After protests over bloated bureaucracy and the lavish lifestyles of senior officials, Ruto has promised funding cuts in his own office and said that the offices of the First Lady, the “Second Lady” (the Vice President’s wife), and the Prime Cabinet Secretary’s wife will have their funding stopped. He also plans to close almost 50 state enterprises with overlapping roles.
Ruto has become deeply unpopular in his two years in office due to his efforts to introduce taxes meant to help Kenya repay its $80 billion public debt to lenders like the World Bank, the International Monetary Fund, and China. This debt is about 70% of Kenya’s GDP, the highest in 20 years.
The big question is how Ruto’s administration will find the money to pay off the debt without further angering Kenyans who are struggling, and without slowing down the economy, which grew by 5.6% in 2023.
Economist Mbui Wagacha, a former adviser to President Uhuru Kenyatta, said Kenya needs a more professional budget and management system, like the Office of Management and Budget in the U.S. Right now, Kenya’s treasury makes budget estimates and sends them to the parliamentary finance committee, which then creates the finance bills.
“Parliament has abdicated its mandate on public finances in the Constitution and is looking after its own interests,” Wagacha said.

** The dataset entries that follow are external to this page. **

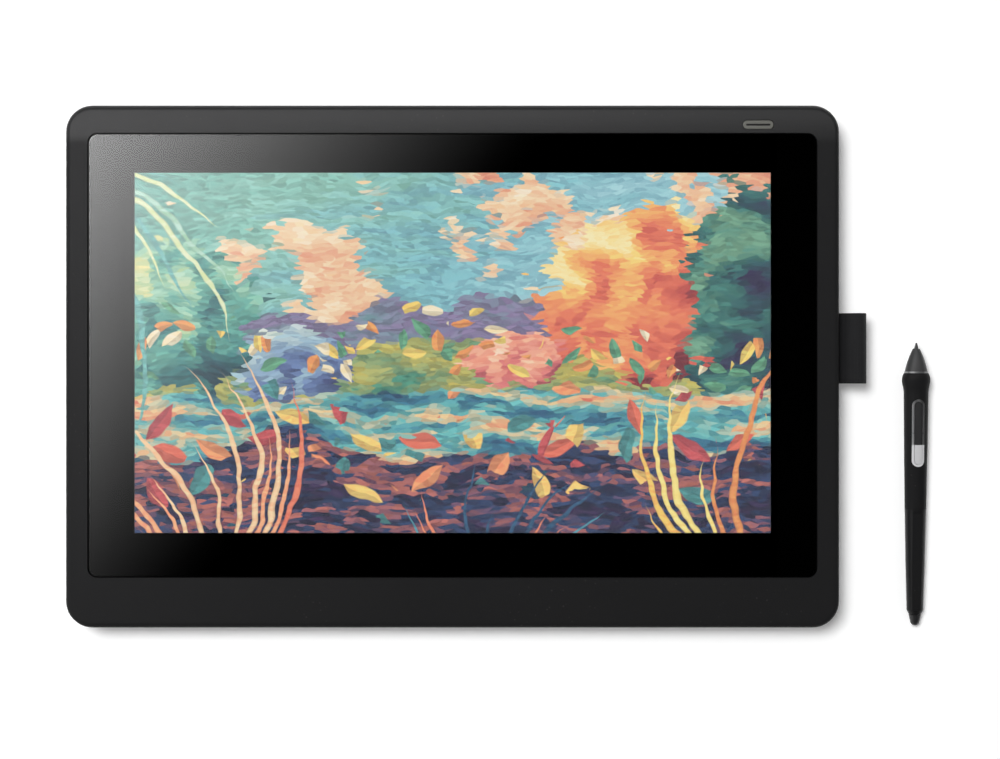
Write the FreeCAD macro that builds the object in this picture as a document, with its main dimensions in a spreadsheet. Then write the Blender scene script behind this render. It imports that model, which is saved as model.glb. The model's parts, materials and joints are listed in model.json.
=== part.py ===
import FreeCAD, Part
import math
import os
import Sketcher
from FreeCAD import Placement, Rotation, Vector

# A pen display: a flat case with a glass front and fold-out legs, a fabric pen loop on its
# right side, and the pen that lies beside it. Millimetres, +X to the right, +Y to the far
# edge and +Z up. Sizes count from the desk and from the middle of the case; the finished
# pieces are then set about the part's origin, on the desk under the middle of them all.

doc = FreeCAD.newDocument("PenDisplay")
sheet = doc.addObject("Spreadsheet::Sheet", "Sizes")

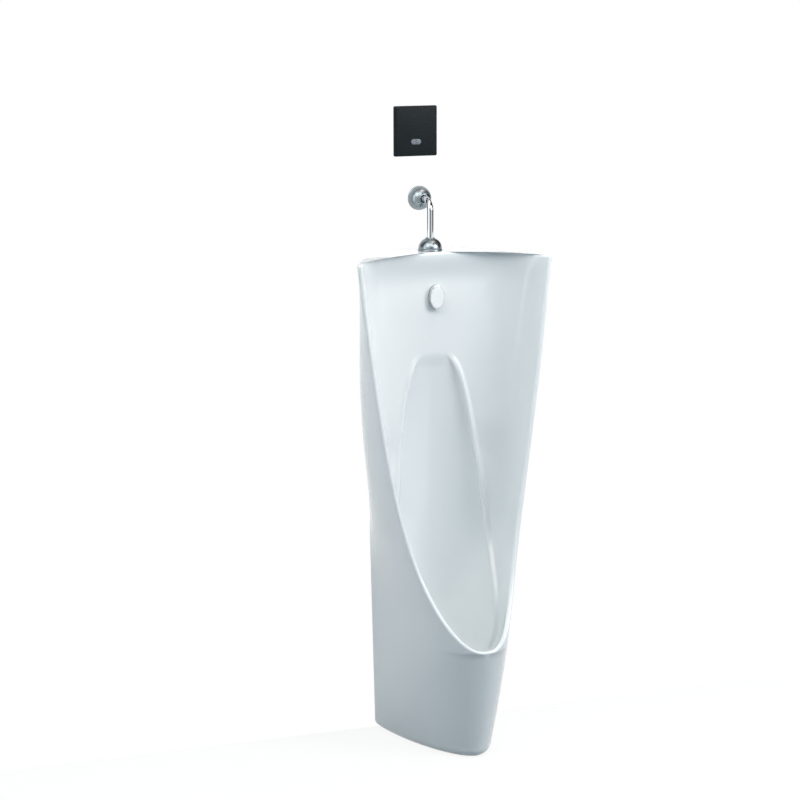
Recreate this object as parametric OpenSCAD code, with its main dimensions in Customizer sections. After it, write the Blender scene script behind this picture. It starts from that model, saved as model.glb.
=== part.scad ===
// Floor standing urinal with top flush pipe, wall sensor plate and in-wall flush valve.
// Frame: z up from the floor, the wall is the plane y = 0, the front faces -y, x = 0 is the centre plane.

/* [Ceramic] */
// height of the ceramic body at the wall
body_height = 1050; // [950:10:1150]
// width of the ceramic body across its front corners
body_width = 444; // [420:2:470]
// depth of the ceramic body from the wall to the lip
body_depth = 354.5; // [340:0.5:380]
// height of the lip above the floor
lip_height = 240; // [236:2:260]
// width of the foot at the wall
foot_width = 212; // [204:2:230]
// depth of the foot from the wall to its nose
foot_depth = 305; // [295:1:320]
// thickness of the ceramic at the rim
rim_thick = 11; // [10:0.5:13]

/* [Flush pipe] */
// outside diameter of the flush pipe
pipe_diameter = 14; // [12:0.5:15]
// distance of the vertical pipe from the wall
inlet_reach = 60; // [56:1:64]
// height of the horizontal pipe above the ceramic
inlet_rise = 107; // [95:1:130]
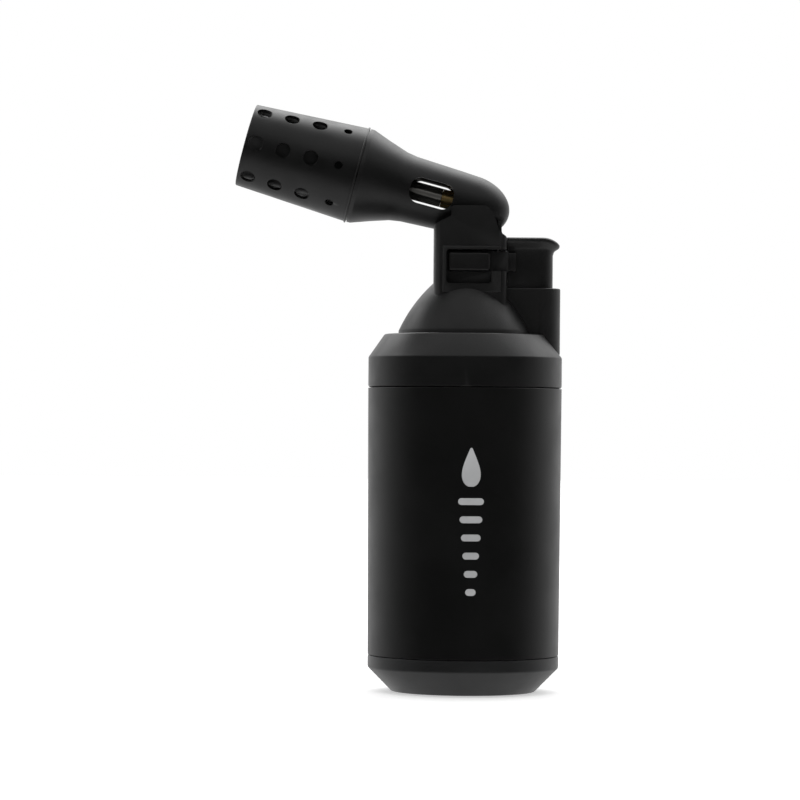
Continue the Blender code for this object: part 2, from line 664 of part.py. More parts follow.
def make_trigger():
    levels = [(99.8, 0), (110.8, 0), (112.4, 0.3), (113.4, 1.1), (114.0, 1.6), (114.8, 1.75),
              (115.1, 1.3), (TRIGGER_TOP_Z, 0.7)]
    trigger = loft("ignition_trigger", [trigger_ring(*level) for level in levels], "matt_black")
    bridge = box("arm_bridge", (9.95, -6.6, 106.6), (12.6, 6.6, 111.2))
    join(trigger, bridge)
    toe_low = LEVER_PIN_Z + TRIGGER_TRAVEL / 2 + 0.8
    for tag, side in SIDES:
        near, far = sorted((side * ARM_INNER_Y, side * ARM_OUTER_Y))
        arm = prism("arm_plate_" + tag, [
            (-5.4, 103.4), (8.2, 103.4), (8.2, 106.3), (10.6, 106.3), (10.6, ARM_TOP_Z),
            (-5.4, ARM_TOP_Z),
        ], near, far, side_view=True)
        near, far = sorted((side * 6.1, side * 9.4))
        pad = box("arm_pad_" + tag, (-4.6, near, 106.4), (5.95, far, 111.3), bevel=0.5)
        near, far = sorted((side * 6.4, side * 7.3))
        toe = box("arm_toe_" + tag, (-3.8, near, toe_low), (-2.7, far, 104.5))
        join(trigger, arm, pad, toe)
    hollow = prism("trigger_hollow", nosed_outline(11.9, 21.0, 3.5, 3.0), 98, 111)
    cut(trigger, hollow)


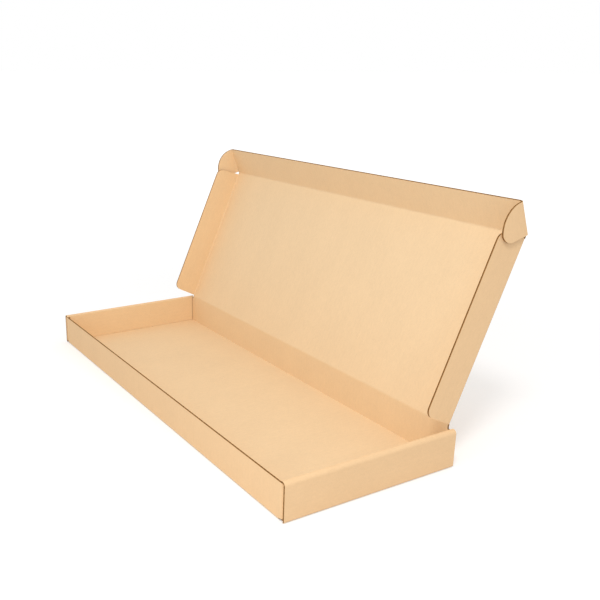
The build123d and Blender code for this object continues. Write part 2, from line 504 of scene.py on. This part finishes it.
def kraft_paper(name, one, two):
    """Kraft liner: clouds of tone, long pale and dark fibres, a few specks, and the flutes
    showing through as a faint washboard."""
    n = Nodes(name)
    clouds = n.noise(26, 48, 3)
    patches = n.noise(3.2, 6.5, 3)
    fibres = n.noise(0.22, 2.6, 2, 0.12)
    crossed = n.noise(1.9, 0.18, 2, -0.35)
    specks = n.noise(0.42, 0.6, 1)
    speck_colour, darkest_speck = (0.50, 0.27, 0.12), 0.35
    tone = n.calc("ADD", n.between(clouds, 0.3, 0.7, -0.012, 0.012),
                  n.between(patches, 0.3, 0.7, -0.009, 0.009))
    tone = n.calc("ADD", tone, n.between(fibres, 0.3, 0.7, -0.03, 0.03))
    tone = n.calc("ADD", tone, n.between(crossed, 0.3, 0.7, -0.02, 0.02))
    place = n.add("ShaderNodeSeparateXYZ")
    n.link(n.place, place.inputs[0])
    ridges = n.calc("SINE", n.calc("MULTIPLY", place.outputs[0], 2 * math.pi / flute_pitch), 0.0)
    tone = n.calc("ADD", tone, n.calc("MULTIPLY", ridges, 0.004))
    light = n.calc("ADD", tone, 1.0)
    colour = n.shade(n.mix(patches, one, two), light)
    dark = n.between(specks, 0.72, 0.8, 0.0, darkest_speck)
    n.link(n.mix(dark, colour, speck_colour), n.shader.inputs["Base Color"])
    n.link(n.between(fibres, 0.25, 0.75, 0.74, 0.86), n.shader.inputs["Roughness"])
    n.shader.inputs["Specular IOR Level"].default_value = 0.25
    height = n.calc("ADD", n.calc("MULTIPLY", ridges, 0.006), n.calc("MULTIPLY", fibres, 0.008))
    height = n.calc("ADD", height, n.calc("MULTIPLY", crossed, 0.005))
    n.bump(height, 0.6)
    return n.material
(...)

He warned that more borrowing could be “disastrous” and suggested using diplomacy to attract investment and restructuring the debt to get some of it written off.
Another economist, Ken Gichinga, agreed that more government borrowing would slow down Kenya’s economy. He pointed out that businesses are still recovering from the COVID pandemic and the war in Ukraine.
“When the government borrows more, interest rates go up. Higher interest rates lead to a slower economy because of the high cost of repayment,” Gichinga said.
Ruto has pushed for self-sustainability, saying Kenya should raise more revenue instead of borrowing. “If we are a serious state, we must be able to enhance our taxes,” he said in May.
But Kenyans have rejected new taxes as they struggle with rising prices, even storming parliament during the recent protests.
Last week, after saying he would not sign the finance bill he once supported, Ruto said he had worked hard “to pull Kenya out of a debt trap” and warned of huge consequences.
Wagacha said economic growth should come before increasing revenue targets and taxes.
“You create an expanded economy with jobs and investment, and people will have money to pay taxes,” he said.
He suggested making low-interest credit available for businesses in key sectors like tourism and agriculture, as small businesses could help reduce youth unemployment.
Gichinga agreed, saying that Kenya needs a jobs-centered economic policy with low taxes and interest rates to support businesses.
The IMF, which suggested some of the controversial tax changes, has faced public dissatisfaction, with some protesters holding signs that read “IMF stop colonialism.”
In a statement last month, the IMF said it was monitoring the situation in Kenya and aimed to help the country overcome its economic challenges and improve its prospects.